Capres lainnya, Francois Fillon asal Les Républicains (LR), parpol berhaluan tengah-kanan meramalkan, janji Le Pen untuk menyelenggarakan referendum sebagai upaya membawa Prancis hengkang dari Uni Eropa akan mendatangkan bencana jika ia terpilih.

"Seperti yang diketahui semua orang bahwa sebagian besar rakyat Prancis tidak ingin meninggalkan mata uang tunggal, itu berarti pada kenyataannya, Nyonya Le Pen tidak akan memiliki kebijakan ekonomi, sekalipun ada akan langsung runtuh pada menit pertama Prancis memutuskan meninggalkan mata uang tunggal," ungkap Fillon.


Le Pen Vs Macron?

Le Pen dan Fillon tengah dihadapkan pada dakwaan serupa, yakni korupsi. Fillon yang sebelumnya unggul dalam jajak pendapat dituduh memberi gaji buta kepada istri dan dua anaknya. Namun tudingan itu dibantahnya.

Tak lama, direktur kampanye Le Pen, David Rachline diperiksa atas tuduhan serupa. Rachline sendiri menilai bahwa itu adalah bentuk 'serangan politik'.

Hal tersebut dijadikan senjata oleh Philippe Poutou, capres Prancis yang diusung Partai New Anticapitalist untuk menyerang baik Fillon maupun Le Pen.

"Francois Fillon -- sangat berbau korupsi, tipu daya. Pria ini adalah orang yang mengatakan kepada kita untuk lebih teliti, menghemat sementara mereka mencuri," ujar Poutou.

"Lalu ada Nyonya Le Pen, yang mencuri uang dari kas negara. Untuk seseorang yang anti-Eropa, tidakkah itu mengganggu Anda merampok uang dari Uni Eropa? FN mengaku anti-sistem tapi melindungi diri sendiri dengan imunitas parlemen. Ketika dipanggil polisi, tak seorang pun dari kita punya kekebalan sebagai pekerja," pungkasnya.

Pada pernyataan pembukanya dalam debat, Le Pen mengatakan, "negara yang begitu kita cintai terlalu banyak mengalami terorisme, rasa tidak aman, bahkan serangan terhadap identitas nasional kita".

Capres perempuan tersebut lantas kembali menegaskan sikap anti-imigrannya.

"Sejumlah besar teroris masuk via gelombang pengungsi dan beberapa di antara mereka bertanggung jawab atas pembantaian di Bataclan. Saat ini, Prancis telah menjadi universitas jihadis," klaim sosok yang dikenal anti-Islam tersebut.
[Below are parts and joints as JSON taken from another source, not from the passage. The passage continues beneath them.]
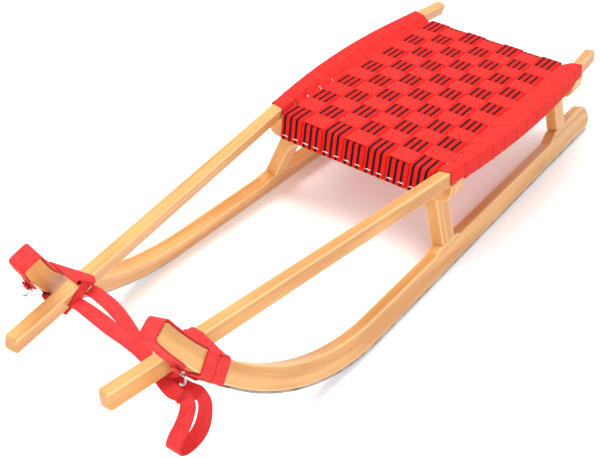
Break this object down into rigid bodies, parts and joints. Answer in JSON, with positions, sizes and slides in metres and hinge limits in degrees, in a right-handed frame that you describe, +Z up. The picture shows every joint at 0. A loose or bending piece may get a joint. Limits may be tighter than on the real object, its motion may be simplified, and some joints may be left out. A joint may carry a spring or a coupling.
{
  "type": "horned wooden toboggan",
  "caption": "Wooden toboggan with horned runners, side rails and a seat woven from red webbing.",
  "frame": {"origin": "on the ground under the middle of the sled: the bottom centre of its box", "axes": "+Z up, -Y towards the horned front, +Y towards the rear, +X towards the sled's side that is on the right when it is seen from the front with Z up"},
  "size_m": [0.369, 1.25, 0.2406],
  "materials": {
    "beech": "satin clear lacquer over pale beech, grain along each member",
    "dowel_beech": "plain unlacquered beech dowel",
    "shoe_steel": "rolled steel strip, worn bright underneath",
    "zinc_screws": "zinc-plated screws",
    "zinc_tacks": "zinc-plated tacks",
    "seat_webbing_plain": "plain-woven bright red webbing, matt",
    "seat_webbing_striped": "bright red webbing with three thin near-black stripes along it",
    "pull_webbing": "ribbed crimson-red webbing",
    "bright_hook": "bright plated wire"
  },
  "bodies": {
    "sled": {"runner_left": "beech", "runner_right": "beech", "rail_left": "beech", "rail_right": "beech", "front_crossbar": "beech", "rear_crossbar": "beech", "front_leg_left": "beech", "front_leg_right": "beech", "rear_leg_left": "beech", "rear_leg_right": "beech", "front_leg_dowels": "dowel_beech", "rear_leg_dowels": "dowel_beech", "shoe_left": "shoe_steel", "shoe_right": "shoe_steel", "shoe_screws_left": "zinc_screws", "shoe_screws_right": "zinc_screws", "front_rail_screws": "zinc_screws", "rear_rail_screws": "zinc_screws", "strap_tacks_left": "zinc_tacks", "strap_tacks_right": "zinc_tacks", "cross_strap_01": "seat_webbing_plain", "cross_strap_02": "seat_webbing_plain", "cross_strap_03": "seat_webbing_plain", "cross_strap_04": "seat_webbing_plain", "cross_strap_05": "seat_webbing_plain", "cross_strap_06": "seat_webbing_plain", "cross_strap_07": "seat_webbing_plain", "cross_strap_08": "seat_webbing_plain", "cross_strap_09": "seat_webbing_plain", "cross_strap_10": "seat_webbing_plain", "cross_strap_11": "seat_webbing_plain", "cross_strap_12": "seat_webbing_plain", "cross_strap_13": "seat_webbing_plain", "long_strap_1": "seat_webbing_striped", "long_strap_2": "seat_webbing_striped", "long_strap_3": "seat_webbing_striped", "long_strap_4": "seat_webbing_striped", "long_strap_5": "seat_webbing_striped", "long_strap_6": "seat_webbing_striped", "long_strap_7": "seat_webbing_striped", "horn_loop_left": "pull_webbing", "horn_loop_right": "pull_webbing", "horn_binding_left": "pull_webbing", "horn_binding_right": "pull_webbing", "pull_strap": "pull_webbing"},
    "hook_l": {"hook_left": "bright_hook"},
    "hook_r": {"hook_right": "bright_hook"}
  },
  "joints": [
    {"name": "hook_left_swing", "type": "hinge", "parent": "sled", "child": "hook_l", "pos_m": [-0.11311, -0.55727, 0.16922], "axis": [-0.9455, 0, 0.3256], "range_deg": [-24, 140]},
    {"name": "hook_right_swing", "type": "hinge", "parent": "sled", "child": "hook_r", "pos_m": [0.11311, -0.55727, 0.16922], "axis": [-0.9455, 0, -0.3256], "range_deg": [-24, 140]}
  ]
}
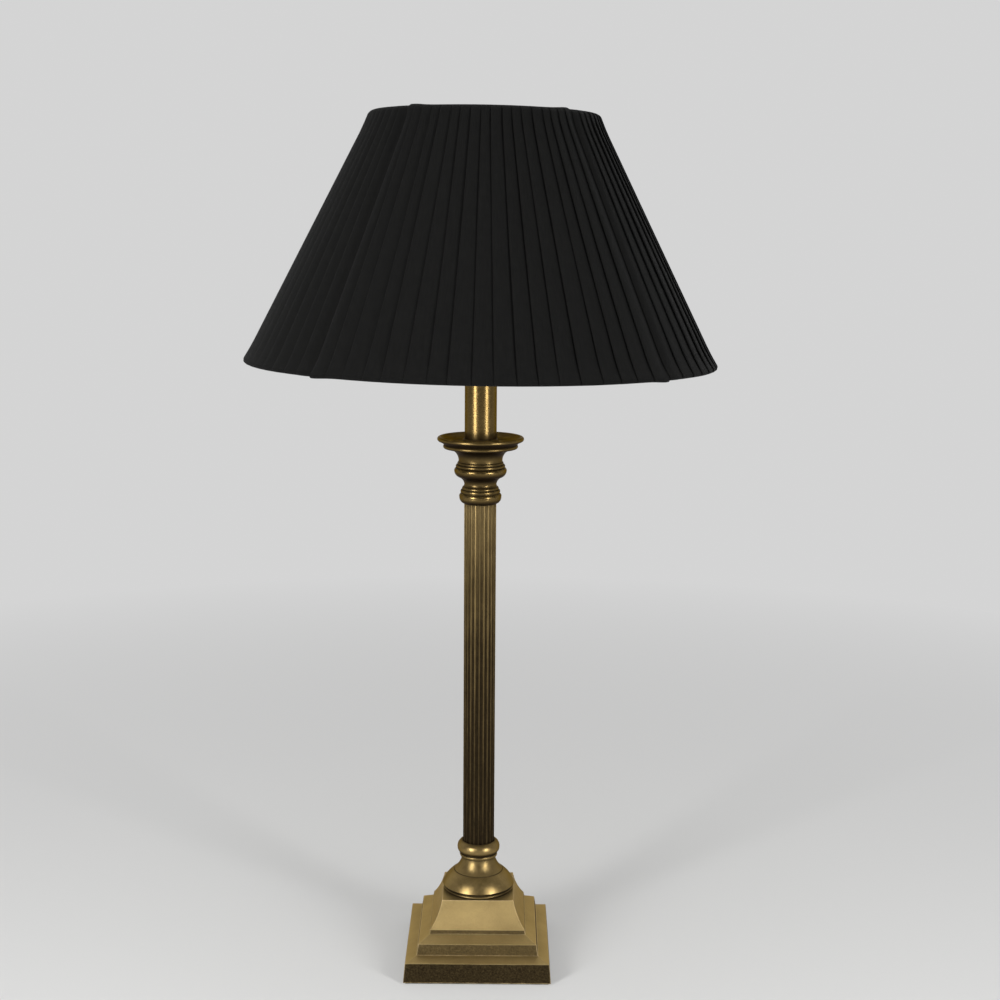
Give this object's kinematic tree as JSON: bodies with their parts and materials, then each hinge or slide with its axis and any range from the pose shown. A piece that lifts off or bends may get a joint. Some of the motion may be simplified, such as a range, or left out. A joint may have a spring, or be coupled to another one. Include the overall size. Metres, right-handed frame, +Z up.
{
  "type": "candlestick table lamp",
  "caption": "Candlestick table lamp: stepped square plinth, fluted column, drip pan and candle tube under a lobed, pleated black shade.",
  "frame": {"origin": "on the standing surface, on the axis of the stem", "axes": "+Z up along the stem, front towards -Y, switch bar along X"},
  "size_m": [0.403, 0.403, 0.7528],
  "materials": {
    "antique_brass": "aged satin brass with dark patina in the recesses",
    "brass": "satin",
    "zinc_steel": "zinc plated",
    "black_steel": "black painted",
    "cast_iron": "raw casting",
    "felt": "wool felt",
    "black_plastic": "moulded",
    "porcelain": "glazed porcelain",
    "nickel": "nickel plated",
    "bulb_glass": "pearl glass",
    "stem_glass": "clear glass",
    "tungsten": "drawn wire",
    "white_wire": "white powder coat",
    "black_cloth": "fine matt polyester chiffon",
    "lining_cloth": "cream taffeta"
  },
  "bodies": {
    "stand": {"base_felt": "felt", "base_cover": "black_steel", "cover_screws": "zinc_steel", "base_weight": "cast_iron", "plinth": "antique_brass", "cord_bush": "black_plastic", "cord_bush_nut": "black_plastic", "threaded_rod": "zinc_steel", "rod_washer": "zinc_steel", "rod_lock_washer": "zinc_steel", "rod_nut_bottom": "zinc_steel", "rod_nut_top": "brass", "foot_bell": "antique_brass", "foot_collar": "antique_brass", "column": "antique_brass", "column_bushing_lower": "zinc_steel", "column_bushing_upper": "zinc_steel", "column_cap": "antique_brass", "knop": "antique_brass", "drip_pan": "antique_brass", "tube_ring": "antique_brass", "candle_tube": "antique_brass", "tube_cap": "antique_brass", "lampholder_cap": "brass", "lampholder_skirt": "brass", "holder_insert": "porcelain", "terminal_screws": "brass", "screw_shell": "nickel", "centre_contact": "brass", "shade_ring_lower": "brass", "shade_ring_upper": "brass"},
    "shade": {"shade_fitter": "white_wire", "shade_arms": "white_wire", "shade_top_wire": "white_wire", "shade_bottom_wire": "white_wire", "shade_ribs": "white_wire", "shade_cover": "black_cloth", "shade_lining": "lining_cloth", "shade_top_trim": "black_cloth", "shade_bottom_trim": "black_cloth"},
    "bulb": {"bulb_tip": "nickel", "bulb_insulator": "black_plastic", "bulb_cap": "nickel", "bulb_glass": "bulb_glass", "bulb_stem": "stem_glass", "bulb_filament": "tungsten"},
    "switch": {"switch_bar": "black_plastic"}
  },
  "joints": [
    {"name": "shade_swivel", "type": "hinge", "parent": "stand", "child": "shade", "pos_m": [0, 0, 0.6115], "axis": [0, 0, 1], "continuous": true},
    {"name": "bulb_turn", "type": "hinge", "parent": "stand", "child": "bulb", "pos_m": [0, 0, 0.62], "axis": [0, 0, 1], "continuous": true},
    {"name": "switch_slide", "type": "slide", "parent": "stand", "child": "switch", "axis": [1, 0, 0], "range_m": [0, 0.007]}
  ]
}
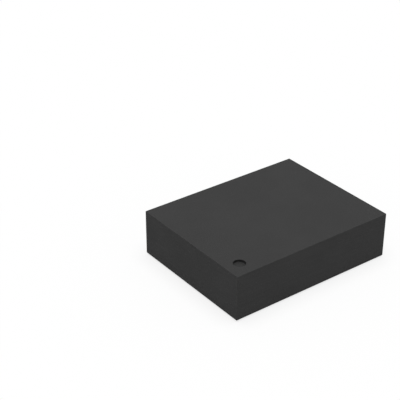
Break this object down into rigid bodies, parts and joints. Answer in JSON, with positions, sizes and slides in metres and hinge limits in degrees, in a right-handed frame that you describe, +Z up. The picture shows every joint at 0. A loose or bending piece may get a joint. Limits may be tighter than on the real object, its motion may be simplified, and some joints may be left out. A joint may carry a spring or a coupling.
{
  "type": "mems oscillator",
  "caption": "Small surface-mount MEMS oscillator: a low dark moulded block with solder lands underneath and a round pin 1 dimple on top.",
  "frame": {"origin": "centre of the underside's footprint, on the seating plane that the lands rest on", "axes": "+X along the body's length, +Y along its width, +Z up through the marked top face; pin 1 is at -X, -Y"},
  "size_m": [0.0032, 0.0024, 0.0009],
  "materials": {
    "moulding_compound": "fine matte, dark grey, as moulded and sawn",
    "plated_copper": "matte pale plating over copper",
    "attach_film": "thin amber film",
    "silicon": "polished dark blue-grey",
    "seal_glass": "fused tan bead",
    "gold_wire": "bright drawn wire"
  },
  "bodies": {
    "root": {"mould_body": "moulding_compound", "terminal_1": "plated_copper", "terminal_2": "plated_copper", "terminal_3": "plated_copper", "terminal_4": "plated_copper", "chip_film": "attach_film", "oscillator_chip": "silicon", "resonator_film": "attach_film", "resonator_base": "silicon", "seal_ring": "seal_glass", "resonator_cap": "silicon", "resonator_ring": "silicon", "electrode_1": "silicon", "electrode_2": "silicon", "electrode_3": "silicon", "electrode_4": "silicon", "enable_wire": "gold_wire", "ground_wire_1": "gold_wire", "ground_wire_2": "gold_wire", "output_wire": "gold_wire", "supply_wire_1": "gold_wire", "supply_wire_2": "gold_wire", "resonator_wire_1": "gold_wire", "resonator_wire_2": "gold_wire", "resonator_wire_3": "gold_wire", "resonator_wire_4": "gold_wire"}
  },
  "joints": []
}
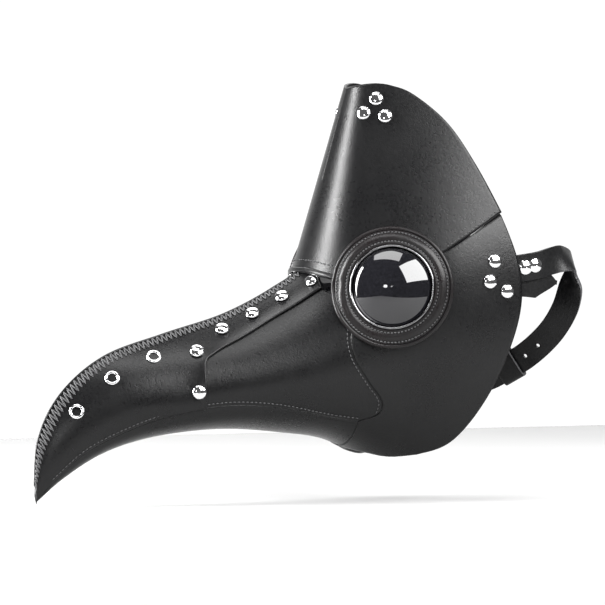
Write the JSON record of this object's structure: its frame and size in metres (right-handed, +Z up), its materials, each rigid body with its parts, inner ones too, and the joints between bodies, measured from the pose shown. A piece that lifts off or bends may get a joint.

Pernyataannya Le Pen tersebut lantas direspons oleh Benoit Hamon, capres dari Parti Socialiste (PS), parpol sayap kiri terbesar di Prancis.

"ISIS cocok dengan Anda. Mereka memperkaya Anda," sebut Hamon tanpa merinci lebih lanjut.

Le Pen juga mendapat serangan dari Jean-Luc Mélenchon, capres Prancis dari partai komunis. Mélenchon mendesak agar Le Pen tak membawa isu agama mengingat politisi perempuan itu membela hak Balai Kota untuk memajang ornamen Natal.

Undang-undang sekularisme di Prancis melarang adanya simbol-simbol keagamaan di lembaga negara.

Serangan Mélenchon dijawab Le Pen dengan mengatakan, "ornamen kelahiran Yesus merupakan bagian dari warisan budaya dan sejarah kami. Ini adalah tradisi Tuan Mélenchon, saya tahu itu menjengkelkan Anda. Tapi rakyat Prancis jelas melekat dengan tradisi ini".

Menurut Mélenchon, "Sebenarnya tidak juga Nyonya, 60 persen dari rakyat Prancis tidak beragama. Jangan usik kedamaian dengan agama. Kami tidak berkewajiban mengikuti kehendak Anda...".

Pilpres Prancis akan berlangsung dalam dua putaran, yakni pada 23 April dan 7 Mei 2017. Seperti dilansir BBC, kebanyakan jajak pendapat menunjukkan Le Pen dan Macron akan bertemu di babak kedua.